→ **Written task**:
Copy out the lines of the records below, and only those lines, from the one with "obj.parent = empty" through the one with "return made", exactly as they appear.

→ **Supplied information**:
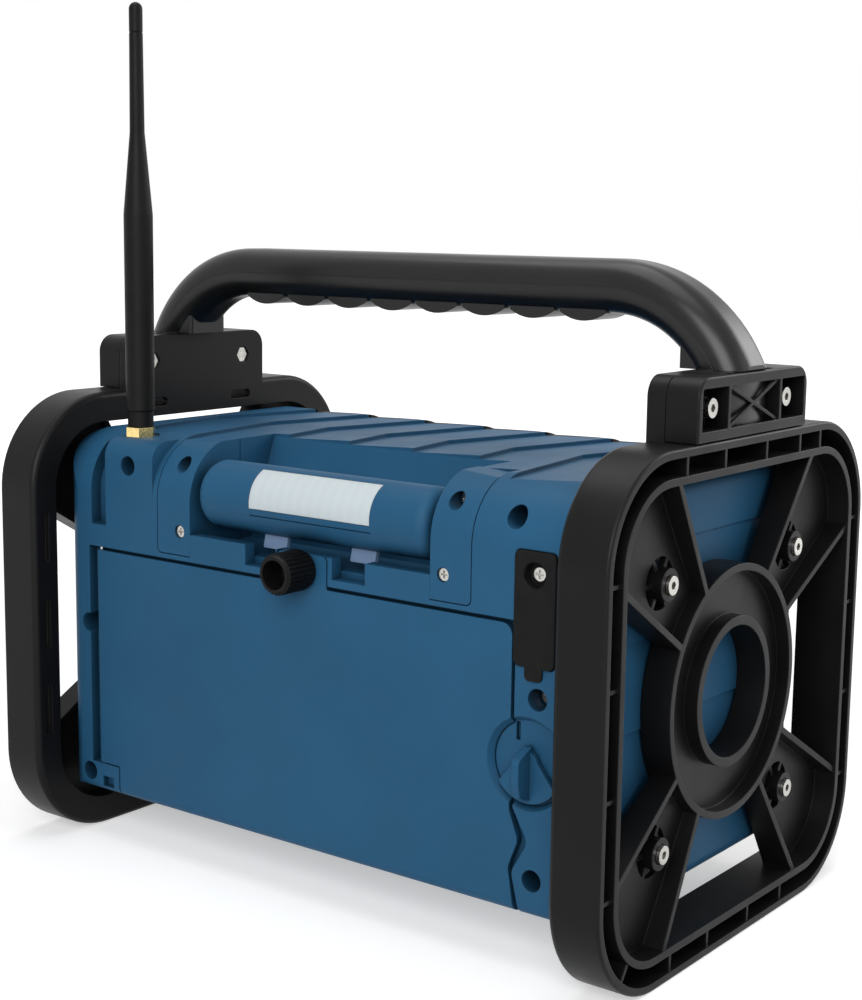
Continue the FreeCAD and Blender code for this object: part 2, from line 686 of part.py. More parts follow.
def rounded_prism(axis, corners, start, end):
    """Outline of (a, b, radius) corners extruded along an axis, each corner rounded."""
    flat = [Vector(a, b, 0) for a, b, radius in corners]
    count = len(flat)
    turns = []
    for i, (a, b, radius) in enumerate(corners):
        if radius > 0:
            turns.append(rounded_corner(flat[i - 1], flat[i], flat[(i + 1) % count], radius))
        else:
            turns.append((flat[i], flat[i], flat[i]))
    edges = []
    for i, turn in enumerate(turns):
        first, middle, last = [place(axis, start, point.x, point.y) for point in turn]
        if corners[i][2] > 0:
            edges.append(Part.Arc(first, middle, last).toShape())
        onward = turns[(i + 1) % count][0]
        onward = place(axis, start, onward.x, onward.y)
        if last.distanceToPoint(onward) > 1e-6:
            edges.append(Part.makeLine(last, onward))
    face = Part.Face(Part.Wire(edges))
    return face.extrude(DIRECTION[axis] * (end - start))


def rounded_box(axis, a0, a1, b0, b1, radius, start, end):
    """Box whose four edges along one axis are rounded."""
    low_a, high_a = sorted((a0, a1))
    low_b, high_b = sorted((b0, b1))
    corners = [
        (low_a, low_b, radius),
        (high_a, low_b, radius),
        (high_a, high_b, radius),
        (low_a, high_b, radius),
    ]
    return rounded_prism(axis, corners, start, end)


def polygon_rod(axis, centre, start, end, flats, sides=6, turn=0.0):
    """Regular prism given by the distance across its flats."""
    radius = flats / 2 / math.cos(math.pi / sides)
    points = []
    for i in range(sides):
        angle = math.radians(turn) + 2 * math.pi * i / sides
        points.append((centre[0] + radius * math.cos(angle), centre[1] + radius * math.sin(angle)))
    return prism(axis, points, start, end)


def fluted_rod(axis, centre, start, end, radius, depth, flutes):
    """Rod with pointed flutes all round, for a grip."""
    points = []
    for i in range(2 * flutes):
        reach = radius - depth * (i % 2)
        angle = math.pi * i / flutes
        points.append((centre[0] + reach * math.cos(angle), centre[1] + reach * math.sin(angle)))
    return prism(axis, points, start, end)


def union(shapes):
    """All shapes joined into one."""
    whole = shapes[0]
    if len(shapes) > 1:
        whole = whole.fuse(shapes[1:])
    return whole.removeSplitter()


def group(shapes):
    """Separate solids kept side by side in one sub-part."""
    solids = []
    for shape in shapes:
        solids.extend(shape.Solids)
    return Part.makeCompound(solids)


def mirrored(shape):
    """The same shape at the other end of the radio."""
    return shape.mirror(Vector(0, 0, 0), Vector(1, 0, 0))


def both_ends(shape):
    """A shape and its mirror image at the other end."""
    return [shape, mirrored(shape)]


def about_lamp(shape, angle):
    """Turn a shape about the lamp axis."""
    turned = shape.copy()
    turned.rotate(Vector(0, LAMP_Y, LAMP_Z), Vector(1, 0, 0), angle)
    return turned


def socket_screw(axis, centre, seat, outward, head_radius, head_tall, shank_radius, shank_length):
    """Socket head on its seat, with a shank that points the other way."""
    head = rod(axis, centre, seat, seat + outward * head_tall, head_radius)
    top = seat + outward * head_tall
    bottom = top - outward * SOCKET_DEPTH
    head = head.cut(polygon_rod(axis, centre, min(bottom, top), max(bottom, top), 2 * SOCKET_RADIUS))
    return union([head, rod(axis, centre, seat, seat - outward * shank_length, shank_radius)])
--
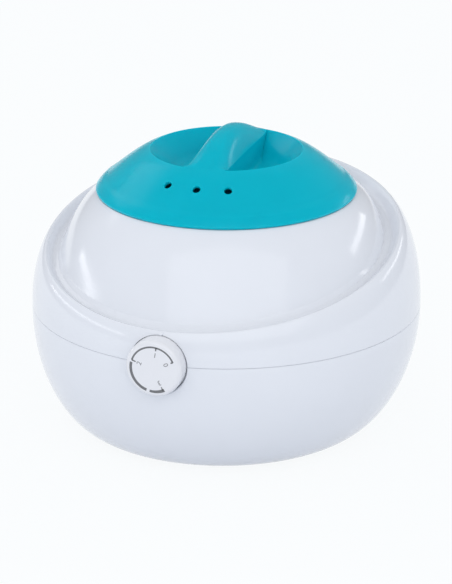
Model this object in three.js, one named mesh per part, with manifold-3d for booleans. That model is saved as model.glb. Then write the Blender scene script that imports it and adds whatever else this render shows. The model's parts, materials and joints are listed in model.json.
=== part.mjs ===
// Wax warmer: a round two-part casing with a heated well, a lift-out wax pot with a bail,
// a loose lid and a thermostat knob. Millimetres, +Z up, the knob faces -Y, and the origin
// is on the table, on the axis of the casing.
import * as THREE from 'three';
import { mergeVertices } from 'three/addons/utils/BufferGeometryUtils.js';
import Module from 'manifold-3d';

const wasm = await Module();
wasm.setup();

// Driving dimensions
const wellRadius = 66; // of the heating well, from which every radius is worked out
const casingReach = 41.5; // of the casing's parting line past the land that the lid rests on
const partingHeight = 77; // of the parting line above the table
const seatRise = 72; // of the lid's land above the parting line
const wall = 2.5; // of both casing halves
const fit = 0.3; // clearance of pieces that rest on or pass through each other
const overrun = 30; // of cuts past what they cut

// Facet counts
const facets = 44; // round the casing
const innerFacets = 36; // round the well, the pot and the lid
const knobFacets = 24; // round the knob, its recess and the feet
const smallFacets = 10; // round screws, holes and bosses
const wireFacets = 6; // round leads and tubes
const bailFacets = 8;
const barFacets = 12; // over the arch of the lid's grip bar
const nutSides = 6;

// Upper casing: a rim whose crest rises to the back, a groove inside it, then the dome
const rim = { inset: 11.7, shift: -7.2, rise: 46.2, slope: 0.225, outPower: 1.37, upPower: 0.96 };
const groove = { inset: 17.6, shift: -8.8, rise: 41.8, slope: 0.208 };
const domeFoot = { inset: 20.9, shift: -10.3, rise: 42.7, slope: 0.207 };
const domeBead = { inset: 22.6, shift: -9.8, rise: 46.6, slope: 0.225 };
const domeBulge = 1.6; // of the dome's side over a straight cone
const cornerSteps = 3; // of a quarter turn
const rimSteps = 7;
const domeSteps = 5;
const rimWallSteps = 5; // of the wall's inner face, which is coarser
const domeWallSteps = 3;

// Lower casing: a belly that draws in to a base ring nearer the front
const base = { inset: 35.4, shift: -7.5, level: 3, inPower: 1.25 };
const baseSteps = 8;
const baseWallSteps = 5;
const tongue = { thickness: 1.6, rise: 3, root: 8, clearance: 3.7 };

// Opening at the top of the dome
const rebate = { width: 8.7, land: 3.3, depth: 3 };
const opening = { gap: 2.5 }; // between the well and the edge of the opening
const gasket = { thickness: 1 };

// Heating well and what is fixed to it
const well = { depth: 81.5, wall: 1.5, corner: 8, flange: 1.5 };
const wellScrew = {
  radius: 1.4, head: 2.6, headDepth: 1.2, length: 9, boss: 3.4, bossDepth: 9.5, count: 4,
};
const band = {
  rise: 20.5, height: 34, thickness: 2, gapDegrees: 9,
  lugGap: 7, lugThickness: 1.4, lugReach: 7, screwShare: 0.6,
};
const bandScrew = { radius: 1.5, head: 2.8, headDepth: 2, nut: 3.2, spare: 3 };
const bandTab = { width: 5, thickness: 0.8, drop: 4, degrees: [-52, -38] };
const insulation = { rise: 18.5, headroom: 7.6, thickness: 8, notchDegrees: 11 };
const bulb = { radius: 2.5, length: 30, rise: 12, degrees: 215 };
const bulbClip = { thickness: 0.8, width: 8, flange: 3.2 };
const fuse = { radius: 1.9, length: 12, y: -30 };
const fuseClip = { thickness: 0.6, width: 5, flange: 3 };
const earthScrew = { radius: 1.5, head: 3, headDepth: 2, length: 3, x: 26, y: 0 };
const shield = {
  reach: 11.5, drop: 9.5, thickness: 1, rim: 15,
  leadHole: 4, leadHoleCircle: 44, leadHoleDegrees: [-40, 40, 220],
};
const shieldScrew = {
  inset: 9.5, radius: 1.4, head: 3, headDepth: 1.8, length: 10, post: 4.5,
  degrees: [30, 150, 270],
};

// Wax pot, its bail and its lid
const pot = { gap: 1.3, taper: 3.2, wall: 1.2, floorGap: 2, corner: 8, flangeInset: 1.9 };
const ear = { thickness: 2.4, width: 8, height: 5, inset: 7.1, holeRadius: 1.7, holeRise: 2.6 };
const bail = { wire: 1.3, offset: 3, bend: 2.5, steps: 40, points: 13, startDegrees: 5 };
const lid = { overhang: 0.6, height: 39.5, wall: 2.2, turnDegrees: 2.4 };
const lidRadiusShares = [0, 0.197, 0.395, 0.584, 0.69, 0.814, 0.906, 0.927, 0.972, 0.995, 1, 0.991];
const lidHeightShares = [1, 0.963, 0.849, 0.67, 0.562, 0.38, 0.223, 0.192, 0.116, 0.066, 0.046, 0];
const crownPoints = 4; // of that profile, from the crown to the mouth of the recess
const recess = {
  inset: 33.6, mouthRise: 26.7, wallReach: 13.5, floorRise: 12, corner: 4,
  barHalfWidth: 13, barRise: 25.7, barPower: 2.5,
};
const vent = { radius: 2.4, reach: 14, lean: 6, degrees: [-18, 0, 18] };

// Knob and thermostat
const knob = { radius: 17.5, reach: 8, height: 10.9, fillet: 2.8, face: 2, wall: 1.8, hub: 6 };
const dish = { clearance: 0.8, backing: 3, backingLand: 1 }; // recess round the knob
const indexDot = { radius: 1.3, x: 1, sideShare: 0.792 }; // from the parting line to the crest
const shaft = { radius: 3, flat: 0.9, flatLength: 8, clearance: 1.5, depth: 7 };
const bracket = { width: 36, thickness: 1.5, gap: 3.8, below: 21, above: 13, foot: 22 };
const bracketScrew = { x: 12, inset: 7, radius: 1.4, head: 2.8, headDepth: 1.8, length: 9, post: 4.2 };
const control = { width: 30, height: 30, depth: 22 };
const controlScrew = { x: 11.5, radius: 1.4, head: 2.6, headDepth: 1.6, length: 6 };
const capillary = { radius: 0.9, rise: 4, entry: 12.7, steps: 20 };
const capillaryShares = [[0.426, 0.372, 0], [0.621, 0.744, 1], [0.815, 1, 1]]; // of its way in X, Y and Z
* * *
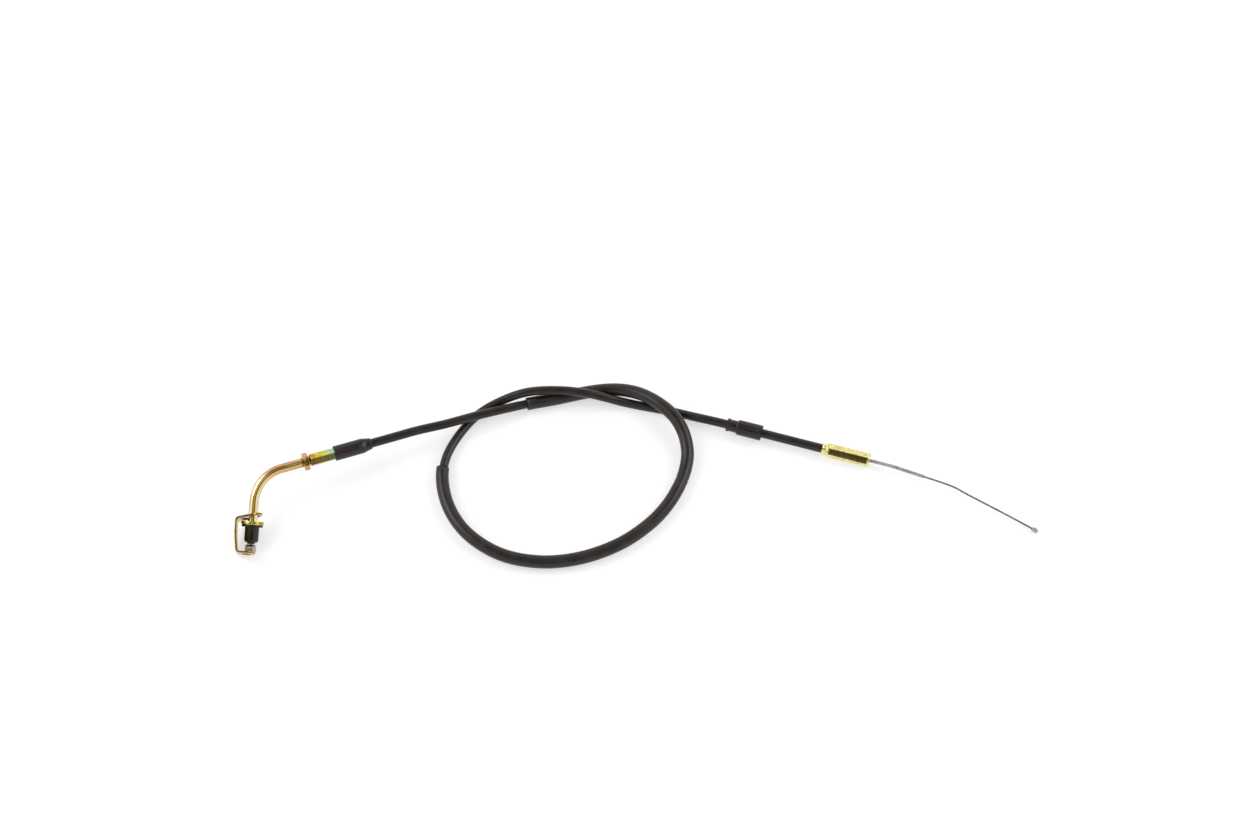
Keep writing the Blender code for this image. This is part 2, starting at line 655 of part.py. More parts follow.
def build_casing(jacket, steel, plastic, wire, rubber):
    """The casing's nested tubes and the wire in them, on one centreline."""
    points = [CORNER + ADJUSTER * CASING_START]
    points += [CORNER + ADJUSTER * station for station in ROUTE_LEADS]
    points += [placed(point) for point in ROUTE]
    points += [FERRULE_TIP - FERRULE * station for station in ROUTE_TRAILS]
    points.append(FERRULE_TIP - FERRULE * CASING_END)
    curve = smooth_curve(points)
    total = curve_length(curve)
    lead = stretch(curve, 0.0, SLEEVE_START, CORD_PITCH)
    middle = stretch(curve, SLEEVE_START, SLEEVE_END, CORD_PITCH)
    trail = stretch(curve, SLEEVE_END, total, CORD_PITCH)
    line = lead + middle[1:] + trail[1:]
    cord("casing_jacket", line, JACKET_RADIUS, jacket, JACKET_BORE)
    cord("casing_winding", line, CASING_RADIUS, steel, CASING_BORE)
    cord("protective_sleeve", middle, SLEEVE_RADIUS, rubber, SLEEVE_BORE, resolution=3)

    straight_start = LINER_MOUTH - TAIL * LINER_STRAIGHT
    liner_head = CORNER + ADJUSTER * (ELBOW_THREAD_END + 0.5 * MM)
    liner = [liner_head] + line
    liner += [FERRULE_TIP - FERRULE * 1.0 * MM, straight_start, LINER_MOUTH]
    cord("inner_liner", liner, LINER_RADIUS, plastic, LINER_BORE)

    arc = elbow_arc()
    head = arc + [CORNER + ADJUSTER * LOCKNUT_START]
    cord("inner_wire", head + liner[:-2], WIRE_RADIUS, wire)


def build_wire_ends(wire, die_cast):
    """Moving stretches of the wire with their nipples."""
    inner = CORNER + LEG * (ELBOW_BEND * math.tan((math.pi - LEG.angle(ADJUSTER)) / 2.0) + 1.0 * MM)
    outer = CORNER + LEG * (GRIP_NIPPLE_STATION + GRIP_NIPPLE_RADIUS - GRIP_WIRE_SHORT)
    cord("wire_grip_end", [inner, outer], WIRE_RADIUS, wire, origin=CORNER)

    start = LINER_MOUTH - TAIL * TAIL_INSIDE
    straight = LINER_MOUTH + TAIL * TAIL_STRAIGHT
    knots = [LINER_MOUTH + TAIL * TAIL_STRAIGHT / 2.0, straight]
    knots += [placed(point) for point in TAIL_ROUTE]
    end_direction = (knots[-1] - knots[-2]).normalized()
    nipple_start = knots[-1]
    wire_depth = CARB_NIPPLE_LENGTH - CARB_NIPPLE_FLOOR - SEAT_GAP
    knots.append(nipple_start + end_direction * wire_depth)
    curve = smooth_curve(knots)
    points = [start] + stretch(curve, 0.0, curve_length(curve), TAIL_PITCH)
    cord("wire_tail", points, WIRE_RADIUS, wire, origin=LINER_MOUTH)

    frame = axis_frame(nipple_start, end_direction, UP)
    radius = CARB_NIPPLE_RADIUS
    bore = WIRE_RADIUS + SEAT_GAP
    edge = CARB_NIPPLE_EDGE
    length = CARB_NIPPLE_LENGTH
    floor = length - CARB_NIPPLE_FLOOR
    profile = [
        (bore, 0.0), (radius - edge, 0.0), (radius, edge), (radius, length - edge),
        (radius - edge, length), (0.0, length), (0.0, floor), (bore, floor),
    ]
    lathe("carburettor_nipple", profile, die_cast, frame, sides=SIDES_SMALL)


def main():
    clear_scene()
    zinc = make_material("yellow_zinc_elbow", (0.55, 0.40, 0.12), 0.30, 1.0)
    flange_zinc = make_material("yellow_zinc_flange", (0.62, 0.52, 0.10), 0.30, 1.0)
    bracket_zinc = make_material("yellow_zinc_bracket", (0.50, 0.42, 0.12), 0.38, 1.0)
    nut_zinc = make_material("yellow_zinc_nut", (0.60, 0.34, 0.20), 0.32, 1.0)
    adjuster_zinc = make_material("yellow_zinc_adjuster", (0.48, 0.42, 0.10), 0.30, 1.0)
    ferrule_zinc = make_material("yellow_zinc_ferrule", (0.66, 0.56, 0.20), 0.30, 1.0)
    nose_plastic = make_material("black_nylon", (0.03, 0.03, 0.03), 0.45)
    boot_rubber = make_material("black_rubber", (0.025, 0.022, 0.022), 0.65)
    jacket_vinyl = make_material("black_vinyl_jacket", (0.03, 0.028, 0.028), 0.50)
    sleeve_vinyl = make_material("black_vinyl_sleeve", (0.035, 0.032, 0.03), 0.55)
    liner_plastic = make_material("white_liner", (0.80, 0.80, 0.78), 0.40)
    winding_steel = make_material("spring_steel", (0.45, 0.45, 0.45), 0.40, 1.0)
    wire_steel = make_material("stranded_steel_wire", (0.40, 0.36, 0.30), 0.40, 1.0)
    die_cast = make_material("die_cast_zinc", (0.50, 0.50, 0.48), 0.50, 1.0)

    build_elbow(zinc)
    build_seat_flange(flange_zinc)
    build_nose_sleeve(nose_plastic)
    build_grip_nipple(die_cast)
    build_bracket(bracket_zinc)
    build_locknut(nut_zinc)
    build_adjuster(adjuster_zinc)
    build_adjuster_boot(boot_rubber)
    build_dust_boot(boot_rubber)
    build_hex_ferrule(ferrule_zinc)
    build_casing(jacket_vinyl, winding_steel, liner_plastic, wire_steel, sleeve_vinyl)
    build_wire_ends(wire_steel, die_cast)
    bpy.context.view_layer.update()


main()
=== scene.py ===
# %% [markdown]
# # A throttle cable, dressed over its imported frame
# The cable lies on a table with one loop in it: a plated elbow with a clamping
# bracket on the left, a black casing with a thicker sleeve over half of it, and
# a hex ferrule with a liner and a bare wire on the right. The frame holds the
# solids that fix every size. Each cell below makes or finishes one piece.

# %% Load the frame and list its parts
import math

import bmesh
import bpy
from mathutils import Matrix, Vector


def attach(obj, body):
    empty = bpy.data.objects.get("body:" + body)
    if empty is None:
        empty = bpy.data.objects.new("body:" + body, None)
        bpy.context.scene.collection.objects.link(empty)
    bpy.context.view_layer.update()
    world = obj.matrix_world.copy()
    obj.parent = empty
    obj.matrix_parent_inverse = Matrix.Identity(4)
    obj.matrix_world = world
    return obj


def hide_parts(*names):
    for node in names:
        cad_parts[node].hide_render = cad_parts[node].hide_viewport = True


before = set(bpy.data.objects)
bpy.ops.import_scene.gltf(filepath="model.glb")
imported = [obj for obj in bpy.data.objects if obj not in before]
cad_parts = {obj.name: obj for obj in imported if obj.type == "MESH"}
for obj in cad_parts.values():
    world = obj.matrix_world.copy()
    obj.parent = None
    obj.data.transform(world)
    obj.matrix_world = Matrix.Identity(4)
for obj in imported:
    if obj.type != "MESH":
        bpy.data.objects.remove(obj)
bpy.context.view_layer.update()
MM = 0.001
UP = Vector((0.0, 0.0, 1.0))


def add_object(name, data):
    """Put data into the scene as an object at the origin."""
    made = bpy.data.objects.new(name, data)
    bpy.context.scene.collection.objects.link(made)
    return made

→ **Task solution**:
    obj.parent = empty
    obj.matrix_parent_inverse = Matrix.Identity(4)
    obj.matrix_world = world
    return obj


def hide_parts(*names):
    for node in names:
        cad_parts[node].hide_render = cad_parts[node].hide_viewport = True


before = set(bpy.data.objects)
bpy.ops.import_scene.gltf(filepath="model.glb")
imported = [obj for obj in bpy.data.objects if obj not in before]
cad_parts = {obj.name: obj for obj in imported if obj.type == "MESH"}
for obj in cad_parts.values():
    world = obj.matrix_world.copy()
    obj.parent = None
    obj.data.transform(world)
    obj.matrix_world = Matrix.Identity(4)
for obj in imported:
    if obj.type != "MESH":
        bpy.data.objects.remove(obj)
bpy.context.view_layer.update()
MM = 0.001
UP = Vector((0.0, 0.0, 1.0))


def add_object(name, data):
    """Put data into the scene as an object at the origin."""
    made = bpy.data.objects.new(name, data)
    bpy.context.scene.collection.objects.link(made)
    return made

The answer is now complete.